Sage-Bionetworks/synapsePythonClient

Let the user specify the number of allowed threads

moskalenko opened this issue · 1 comments

Operating system

Any

Client version

2.4.0

Description of the problem

synapseclient spawns too many computational threads.

Relevant lines of the code
synapseclient/client.py:from synapseclient.core.pool_provider import DEFAULT_NUM_THREADS
synapseclient/client.py: 'max_threads': DEFAULT_NUM_THREADS,
synapseclient/core/upload/multipart_upload.py: max_threads = pool_provider.DEFAULT_NUM_THREADS
synapseclient/core/pool_provider.py:DEFAULT_NUM_THREADS = multiprocessing.cpu_count() + 4

cpu_count() + 4 can lead to time slicing with hundreds of threads on a cluster compute node even if the code is running in an environment with a single CPU core available to it.

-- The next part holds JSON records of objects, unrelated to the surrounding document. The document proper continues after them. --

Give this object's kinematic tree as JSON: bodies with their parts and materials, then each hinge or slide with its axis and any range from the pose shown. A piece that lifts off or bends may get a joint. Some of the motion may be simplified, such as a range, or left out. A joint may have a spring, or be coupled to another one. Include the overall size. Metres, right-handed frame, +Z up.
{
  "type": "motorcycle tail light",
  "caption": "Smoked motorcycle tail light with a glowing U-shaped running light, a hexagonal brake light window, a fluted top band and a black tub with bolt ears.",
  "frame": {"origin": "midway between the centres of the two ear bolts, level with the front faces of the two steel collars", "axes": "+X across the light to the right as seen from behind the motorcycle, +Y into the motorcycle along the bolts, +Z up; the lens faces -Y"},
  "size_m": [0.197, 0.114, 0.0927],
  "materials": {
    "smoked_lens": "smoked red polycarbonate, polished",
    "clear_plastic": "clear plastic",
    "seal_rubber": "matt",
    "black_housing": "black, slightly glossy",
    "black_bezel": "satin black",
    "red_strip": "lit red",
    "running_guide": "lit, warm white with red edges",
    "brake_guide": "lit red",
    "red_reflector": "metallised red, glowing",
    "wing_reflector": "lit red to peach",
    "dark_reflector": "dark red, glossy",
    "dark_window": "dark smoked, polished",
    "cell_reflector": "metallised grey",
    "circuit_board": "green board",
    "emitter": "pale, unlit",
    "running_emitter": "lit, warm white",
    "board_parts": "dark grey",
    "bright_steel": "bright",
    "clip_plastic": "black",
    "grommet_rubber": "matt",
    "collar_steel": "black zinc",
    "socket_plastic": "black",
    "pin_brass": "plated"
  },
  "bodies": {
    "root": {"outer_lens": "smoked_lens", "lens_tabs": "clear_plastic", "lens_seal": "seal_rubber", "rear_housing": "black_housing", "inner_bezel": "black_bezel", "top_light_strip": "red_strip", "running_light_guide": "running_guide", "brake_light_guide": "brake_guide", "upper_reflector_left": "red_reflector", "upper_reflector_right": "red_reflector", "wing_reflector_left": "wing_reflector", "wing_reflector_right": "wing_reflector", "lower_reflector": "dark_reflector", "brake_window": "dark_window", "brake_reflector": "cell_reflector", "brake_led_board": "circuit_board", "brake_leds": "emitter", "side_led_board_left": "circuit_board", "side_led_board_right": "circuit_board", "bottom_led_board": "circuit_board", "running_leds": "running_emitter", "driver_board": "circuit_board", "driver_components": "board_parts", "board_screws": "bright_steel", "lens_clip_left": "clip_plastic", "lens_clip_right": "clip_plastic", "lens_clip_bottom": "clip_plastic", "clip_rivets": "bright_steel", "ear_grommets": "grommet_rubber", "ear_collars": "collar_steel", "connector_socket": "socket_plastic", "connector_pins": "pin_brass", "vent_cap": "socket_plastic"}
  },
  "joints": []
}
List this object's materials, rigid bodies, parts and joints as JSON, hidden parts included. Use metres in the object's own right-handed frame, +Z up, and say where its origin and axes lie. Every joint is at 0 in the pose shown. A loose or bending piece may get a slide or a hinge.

As a result most threads are blocked or run on a fraction of a percent of a CPU core.

Expected behavior

A synapseclient.Synapse attribute to set the number of threads and allowing the pool_provider to read an environment variable to set the number of threads would help with this issue.

Actual behavior

cpu_count() + 4 can lead to time slicing with hundreds of threads on a cluster compute node even if the code is running in an environment with a single CPU core available to it. As a result most threads are blocked or run on a fraction of a percent of a CPU core.

Thanks for reporting this @moskalenko . I think currently you can do something like this:

import synapseclient
synapseclient.client.DEFAULT_NUM_THREADS  = 4

Tagging @jkiang13 to confirm